The Short Version: If You Only Have a Day

Traveling with kids? A group where everyone wants something different? Someone who doesn't eat German food? Here's the plan that doesn't require a negotiation:

For lunch on the go — the Opa's deli on Washington Street. Made-to-order sandwiches, a full butcher counter, house-made sides, and a tasting station worth the stop even if you're not hungry yet. The market side has specialty cheeses and Texas beverages worth browsing on your way out.

For a sit-down that pleases everyone — Fredericksburg has enough variety that nobody has to compromise. Texas BBQ, contemporary American, comfort food — all of it exists alongside the German restaurants, and any group can find a way to split the difference without anybody eating somewhere they don't want to be.

For something to take home — smoked sausages, cured meats, specialty items, and gift baskets from the deli. Whatever you don't finish on the trip becomes the best souvenir you've ever brought back from a weekend away.

Before You Leave Town

If your weekend takes you through Fredericksburg — and it should — swing by Opa's on Washington Street. Open Monday–Friday 8 AM–5:30 PM, Saturday 8 AM–4 PM, at 410 S Washington St. Even if you're not shopping with a purpose, it's the kind of place that sends people home with more than they planned to buy. A pack for the cooler. A few links for the grill when you get home. A gift basket for someone who deserves a taste of the Hill Country without making the drive themselves.

The door has been open since 1947. It'll be open when you get here.


Small batch. Craft made. German tradition — since 1947.

Visit Opa's Deli & Market at 410 S Washington St in Fredericksburg — open Monday–Friday 8 AM–5:30 PM, Saturday 8 AM–4 PM. Call 830-997-3358.

Planning from home? The full Opa's lineup ships nationwide at opassmokedmeats.com — stock the cooler before you even leave.

Live somewhere where Opa's is on the grocery shelf? Find your store using our store locator.

Frequently Asked Questions

What is the best food in Fredericksburg, Texas?

Fredericksburg offers a food scene with genuine range — the Texas-German tradition (smoked meats, sausage, deli culture), contemporary American dining, fine dining, farm-to-table, and Texas BBQ. The Opa's Deli & Market at 410 S Washington St is a Fredericksburg institution for smoked meats, made-to-order sandwiches, specialty cheeses, and house-made prepared foods inluding charcuterie boards and meat and cheese trays. For dinner, the town has options from heritage German restaurants to modern kitchens doing some of the most interesting food in the Hill Country.

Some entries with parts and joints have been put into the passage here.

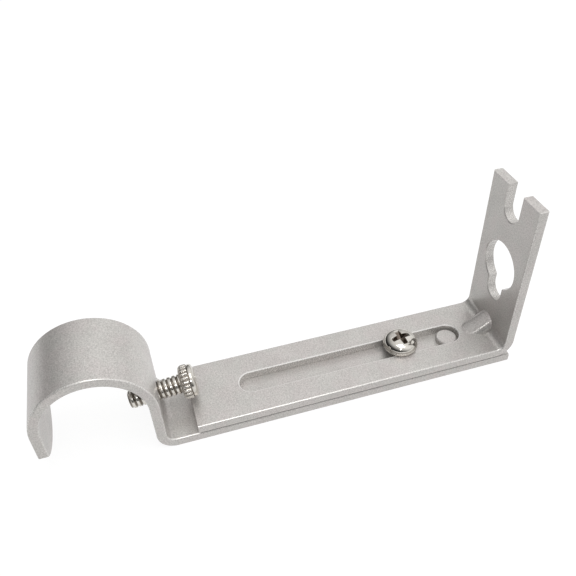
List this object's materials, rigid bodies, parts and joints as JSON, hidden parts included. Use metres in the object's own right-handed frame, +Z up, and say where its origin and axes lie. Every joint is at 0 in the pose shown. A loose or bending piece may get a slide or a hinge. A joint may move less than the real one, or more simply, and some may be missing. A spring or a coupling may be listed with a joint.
{
  "type": "curtain pole bracket",
  "caption": "Adjustable steel curtain pole bracket: slotted wall arm with keyhole and notch, sliding hook arm with a half-round hook, clamp screw and knurled thumb screw.",
  "frame": {"origin": "centre of the keyhole's round part, on the face of the plate that lies on the wall", "axes": "+Y points into the wall, X runs along the pole, and +Z is up as the bracket stands on a table with its hook's mouth down. On a wall it is turned over: -Z is then up."},
  "size_m": [0.0208, 0.1246, 0.0494],
  "materials": {
    "coated_steel": "matt silver with a fine grain",
    "plated_screw": "bright nickel plate"
  },
  "bodies": {
    "wall_arm": {"wall_arm": "coated_steel"},
    "hook_arm": {"hook_arm": "coated_steel"},
    "clamp_screw": {"clamp_screw": "plated_screw"},
    "thumb_screw": {"thumb_screw": "plated_screw"}
  },
  "joints": [
    {"name": "arm_slide", "type": "slide", "parent": "wall_arm", "child": "hook_arm", "axis": [0, -1, 0], "range_m": [0, 0.0429]},
    {"name": "clamp_turn", "type": "hinge", "parent": "hook_arm", "child": "clamp_screw", "pos_m": [0, -0.0287, -0.02155], "axis": [0, 0, 1], "range_deg": [0, 360]},
    {"name": "thumb_travel", "type": "slide", "parent": "hook_arm", "child": "thumb_screw", "axis": [0, -0.9945, -0.1045], "range_m": [-0.0045, 0.0055]}
  ]
}
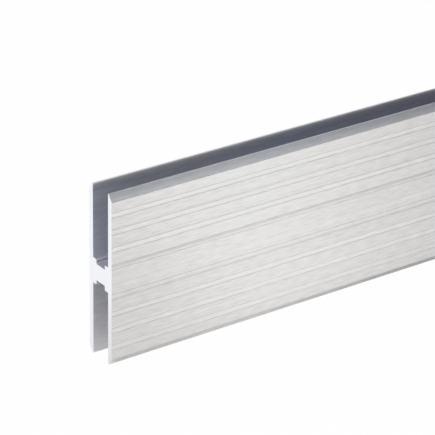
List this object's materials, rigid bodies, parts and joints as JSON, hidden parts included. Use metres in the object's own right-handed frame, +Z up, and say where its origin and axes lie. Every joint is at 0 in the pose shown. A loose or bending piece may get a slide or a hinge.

What is there to do in Fredericksburg for a weekend?

A full Fredericksburg weekend includes the Hill Country wine trail (50+ wineries along U.S. 290 and the surrounding back roads), a walkable Main Street with independent shops and restaurants, the Opa's Deli & Market for smoked meats and provisions, Enchanted Rock State Natural Area for hiking, and the National Museum of the Pacific War. In spring, add the Willow City Loop and wildflower season to the list.

Where can I find smoked meats in Fredericksburg?

The Opa's Deli & Market at 410 S Washington St carries the full lineup of Opa's smoked meats — sausage, tenderloins, hams, cured meats, head cheese, liverwurst, and more — along with a butcher counter, prepared foods, and a market with specialty cheeses and Texas-made products. Open Monday–Friday 8 AM–5:30 PM, Saturday 8 AM–4 PM. Call 830-997-3358.

Can I bring food to Fredericksburg wineries?

Most Hill Country wineries welcome outside food, and many have picnic areas or outdoor seating where you can enjoy your own provisions between tastings. However, a few tasting rooms — particularly some of the larger ones — have restrictions on outside food. Check with the wineries you plan to visit before packing a cooler. Picking up smoked meats, cheese, and crackers in Fredericksburg before heading out is one of the best ways to spend a day on the wine trail.